Written exercise: Up to and including the line that contains "wasm.setup();", repeat each line of the data exactly, starting from the first.

Dataset excerpt:
================================

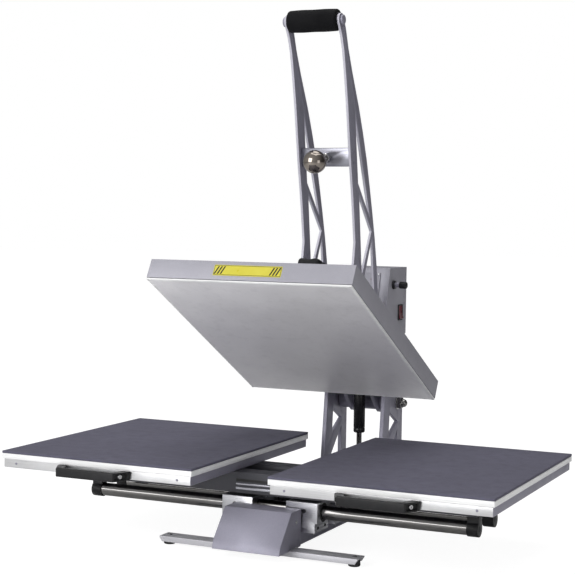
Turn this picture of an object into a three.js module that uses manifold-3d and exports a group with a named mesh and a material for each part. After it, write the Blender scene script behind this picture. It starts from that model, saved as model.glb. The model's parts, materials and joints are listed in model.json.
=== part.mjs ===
// Double-station heat press: a clamshell head over two platens on a sliding carriage.
// Millimetres, +Z up, front is -Y. The origin is on the ground under the middle of the machine.
// Inside the machine group, y is measured from the centre line of the lower platens and z from
// the ground. The head is shown open, with the carriage centred.
import * as THREE from 'three';
import { mergeVertices } from 'three/addons/utils/BufferGeometryUtils.js';
import Module from 'manifold-3d';

const wasm = await Module();
wasm.setup();

// ---- driving dimensions ----
const GAP = 0.3;                       // clearance between neighbouring pieces
const DEPTH_SHIFT = -73;               // places the middle of the machine's depth on y = 0
const PLATEN = { width: 400, depth: 500 };
const STATION_X = 273.7;               // platen centre to machine centre, also the carriage travel
const PAD_TOP = 168;
const PAD = { thick: 4.5, overhang: 0.5 };
const LOWER_PLATE_THICK = 10;
const TRAY = { height: 16, inset: 3, wall: 2 };
const TILT = THREE.MathUtils.degToRad(28.8);
const HANDLE_TURN = THREE.MathUtils.degToRad(70);
const HINGE = { y: 388, z: 222 };      // axle of the head
const HEAD_Y = -4;                     // middle of the heat platen when closed
const HEAD_Z = 178.5;                  // its lower face when closed, pressure backed off
const PIVOT_CLOSED = { y: 175, z: 300 };   // handle pivot on the head, head closed
const ANCHOR = { y: 352, z: 330 };     // toggle shaft between the posts
const SPRING_FOOT = { y: 347, z: 68 };
const SPRING_HEAD_CLOSED = { y: 330.6, z: 237.2 };
const ARM_X = [52, 57];
const POST_X = [59.5, 67.5];
const LINK_X = [38, 46];
const WEB_X = [26, 34];                // side plates of the head bridge
const RAILS = { radius: 12.5, y: [-58, 35], z: 73.5, half: 388 };
const CAP_RADIUS = 14.4;
const BLOCK_X = [34, 96];
const CAP_X = [370, 391];
const BASE = { halfWidth: 64.5, bottom: 16.8, top: 50, front: -150, rear: 425, wall: 4 };
const FOOT_BAR = { half: 198, depth: 34, bottom: 6, top: 16.5, wall: 2.2, y: [-126, 405] };
const FOOT = { radius: 11, x: 185 };
const BOX = { half: 70, bottom: 366, top: 506, rear: 425, front: 329, wall: 1.6, nose: 311, noseZ: 434 };
const GRIP = { y: 82, z: 981, radius: 21.5 };
const CROSS = { y: 149, z: 725, height: 36, thick: 6, lean: THREE.MathUtils.degToRad(11) };
const BALL = { reach: 55, radius: 22.5 };   // from the front face of the cross plate

// ---- finishes ----
const metal = (color, roughness = 0.45, metalness = 0.6) =>
  new THREE.MeshStandardMaterial({ color, roughness, metalness });
const plastic = (color, roughness = 0.55) =>
  new THREE.MeshStandardMaterial({ color, roughness, metalness: 0 });
const SILVER = metal(0x9a9aa4, 0.5, 0.35);
const HEAD_SILVER = metal(0xb4b4bc, 0.5, 0.3);
const DARK_STEEL = metal(0x45454a, 0.5, 0.5);
const ALUMINIUM = metal(0xdedee2, 0.35, 0.8);
const HOT_FACE = metal(0x9a9a9c, 0.45, 0.5);
const CHROME = metal(0xc8c4bc, 0.12, 1);
const BLACK = plastic(0x1b1b1e);
const FOAM = plastic(0x17181a, 0.9);
const PAD_FOAM = plastic(0x5c5c66, 0.85);
const RUBBER = plastic(0x1a1a1a, 0.9);
const RED = plastic(0x8a1f2a, 0.35);
const BOARD = plastic(0x2f6b3a, 0.7);
const WOOL = plastic(0xd8d2c2, 0.95);

// ---- solids ----
function solid(geometry) {
  const bare = geometry.clone();
  bare.deleteAttribute('normal');
  bare.deleteAttribute('uv');
  const merged = mergeVertices(bare, 1e-4);
  return new wasm.Manifold(new wasm.Mesh({
    numProp: 3,
    vertProperties: new Float32Array(merged.attributes.position.array),
    triVerts: new Uint32Array(merged.index.array),
  }));
}

function surface(manifold) {
  const mesh = manifold.getMesh();
  const geometry = new THREE.BufferGeometry();
  geometry.setAttribute('position', new THREE.BufferAttribute(new Float32Array(mesh.vertProperties), 3));
  geometry.setIndex(new THREE.BufferAttribute(new Uint32Array(mesh.triVerts), 1));
  geometry.computeVertexNormals();
  return geometry;
}

function cut(body, ...tools) {
  return surface(tools.reduce((rest, tool) => rest.subtract(solid(tool)), solid(body)));
}

const join = (...pieces) => surface(pieces.map(solid).reduce((whole, piece) => whole.add(piece)));

function box([x0, x1], [y0, y1], [z0, z1]) {
  const geometry = new THREE.BoxGeometry(x1 - x0, y1 - y0, z1 - z0);
  return geometry.translate((x0 + x1) / 2, (y0 + y1) / 2, (z0 + z1) / 2);
}

function outline(points, holes = []) {
  const shape = new THREE.Shape(points.map(([a, b]) => new THREE.Vector2(a, b)));
  shape.holes = holes.map((hole) => new THREE.Path(hole.map(([a, b]) => new THREE.Vector2(a, b))));
  return shape;
}

// A plate standing in the YZ plane, between two x values.
function sidePlate(points, [x0, x1], holes = []) {
  const geometry = new THREE.ExtrudeGeometry(outline(points, holes), { depth: x1 - x0, bevelEnabled: false });
  const turn = new THREE.Matrix4().makeBasis(
    new THREE.Vector3(0, 1, 0), new THREE.Vector3(0, 0, 1), new THREE.Vector3(1, 0, 0));
  return geometry.applyMatrix4(turn).translate(x0, 0, 0);
}

// A flat piece lying in the XY plane, between two z values.
function flatPlate(points, [z0, z1], holes = []) {
  const geometry = new THREE.ExtrudeGeometry(outline(points, holes), { depth: z1 - z0, bevelEnabled: false });
  return geometry.translate(0, 0, z0);
}

// A piece drawn in the XZ plane, between two y values.
function frontPlate(points, [y0, y1], holes = []) {
  const geometry = new THREE.ExtrudeGeometry(outline(points, holes), { depth: y1 - y0, bevelEnabled: false });
  return geometry.rotateX(Math.PI / 2).translate(0, y1, 0);
}

function rodX(radius, [x0, x1], y, z, sides = 24) {
  const geometry = new THREE.CylinderGeometry(radius, radius, x1 - x0, sides);
  return geometry.rotateZ(Math.PI / 2).translate((x0 + x1) / 2, y, z);
}

function rodY(radius, [y0, y1], x, z, sides = 24) {
  return new THREE.CylinderGeometry(radius, radius, y1 - y0, sides).translate(x, (y0 + y1) / 2, z);
}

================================

Answer to the exercise:
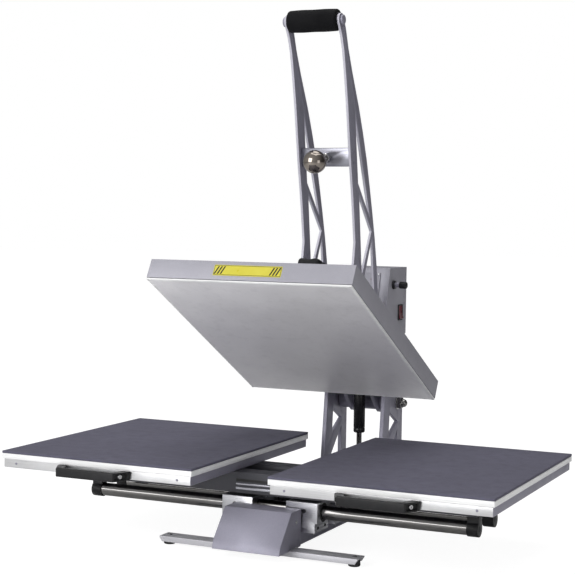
Turn this picture of an object into a three.js module that uses manifold-3d and exports a group with a named mesh and a material for each part. After it, write the Blender scene script behind this picture. It starts from that model, saved as model.glb. The model's parts, materials and joints are listed in model.json.
=== part.mjs ===
// Double-station heat press: a clamshell head over two platens on a sliding carriage.
// Millimetres, +Z up, front is -Y. The origin is on the ground under the middle of the machine.
// Inside the machine group, y is measured from the centre line of the lower platens and z from
// the ground. The head is shown open, with the carriage centred.
import * as THREE from 'three';
import { mergeVertices } from 'three/addons/utils/BufferGeometryUtils.js';
import Module from 'manifold-3d';

const wasm = await Module();
wasm.setup();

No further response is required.